O jardim do Rei não só provê para o Seu deleite, mas é um manancial de bênção para outras regiões, “fonte dos jardins, poço das águas vivas, torrentes que correm do Líbano”: estando o jardim do Senhor "fechado" e sendo regado por "uma fonte fechada, um manancial selado," rendendo seu precioso fruto para o Senhor, ele também é um manancial de bênção para o mundo ao redor, produzindo "rios de água viva" em homens que estão morrendo fora dos seus muros (João 7:38).
Como é bom para as nossas almas passar algum tempo dentro do jardim do Rei e procurar aprender o significado espiritual dos muros que o cercam, do manancial que o refresca, dos frutos e especiarias que nele crescem, e dos rios que fluem para as terras improdutivas que estão além. Precisamos de todas as lições do jardim, porque o nosso serviço é frequentemente pobre e parcial. Estamos inclinados a gastar muito trabalho em uma parte do jardim em detrimento de outra.
Na história do jardim do Senhor, muitas vezes aconteceu que alguns se ocuparam tanto com “o muro e a vala” que negligenciaram as “flores e as frutas”. Esses limitaram o seu trabalho à manutenção da separação do mundo e da exclusão do mal no jardim do Senhor, de forma que pouco tempo lhes restou para o cuidado das almas dentro dele. O resultado foi que garantiram para si um jardim exclusivo, mas nele houve pouco fruto para o Senhor e pouca bênção para o mundo ao redor.

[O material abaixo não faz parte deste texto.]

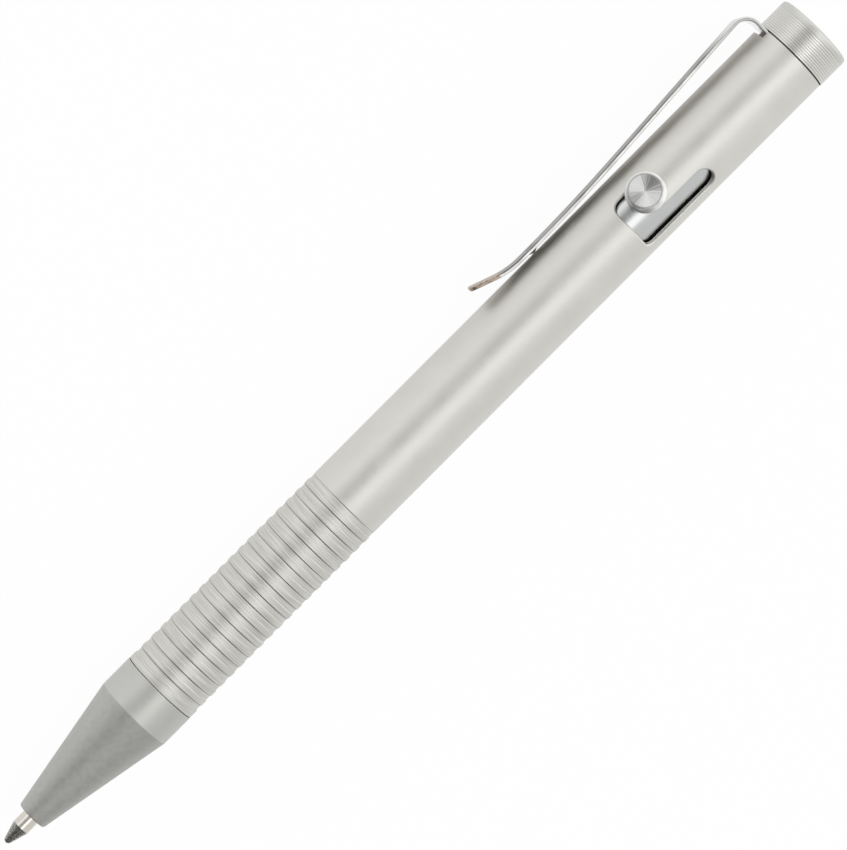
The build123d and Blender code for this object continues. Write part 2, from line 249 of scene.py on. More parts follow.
# End cap with its fine turned rings
ring_count = 11
ring_first = 0.96
ring_pitch = 0.3175
ring_width = 0.15
ring_depth = 0.028
ring_rounding = 0.012
cap_corners = [(0, 0), (0, CAP_RADIUS, 0.76)]
for number in range(ring_count):
    ring = ring_first + ring_pitch * number
    cap_corners += [
        (ring, CAP_RADIUS, ring_rounding),
        (ring + ring_width / 2, CAP_RADIUS - ring_depth, ring_rounding),
        (ring + ring_width, CAP_RADIUS, ring_rounding),
    ]
cap_corners += [
    (CAP_FRONT, CAP_RADIUS, 0.04),
    (CAP_FRONT, SEAM_RADIUS),
    (BARREL_REAR, SEAM_RADIUS),
    (BARREL_REAR, SPIGOT_RADIUS),
    (8.53, SPIGOT_RADIUS, 0.15),
    (8.53, 3.94),
    (4.10, 3.94),
    (4.10, 0),
]
turned("ringed_end_cap", cap_corners, "pen", "end_cap", closed=False)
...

Por outro lado, outros se esqueceram de manter o manancial fechado. A carne penetrou desimpedida no jardim do Senhor, tornando o Espírito Santo inoperável, e em consequência o jardim deixou de produzir o seu fruto agradável para o Senhor.
Outros, por sua vez, foram tão atraídos pelas flores e frutos que se descuidaram das sebes e das valas, e assim os muros circundantes caíram em ruína, o mal entrou pelas brechas, e o jardim do Senhor foi abafado por ervas daninhas, tornando-se infrutífero.
Finalmente, há outros que se absorveram tanto com os rios que fluem para o mundo em volta que deixaram de lado as plantas que cresciam dentro do jardim, e assim o jardim deixou de produzir frutos para o Senhor.
Lembremo-nos que o jardim não é nosso, mas do Senhor (versículo 16).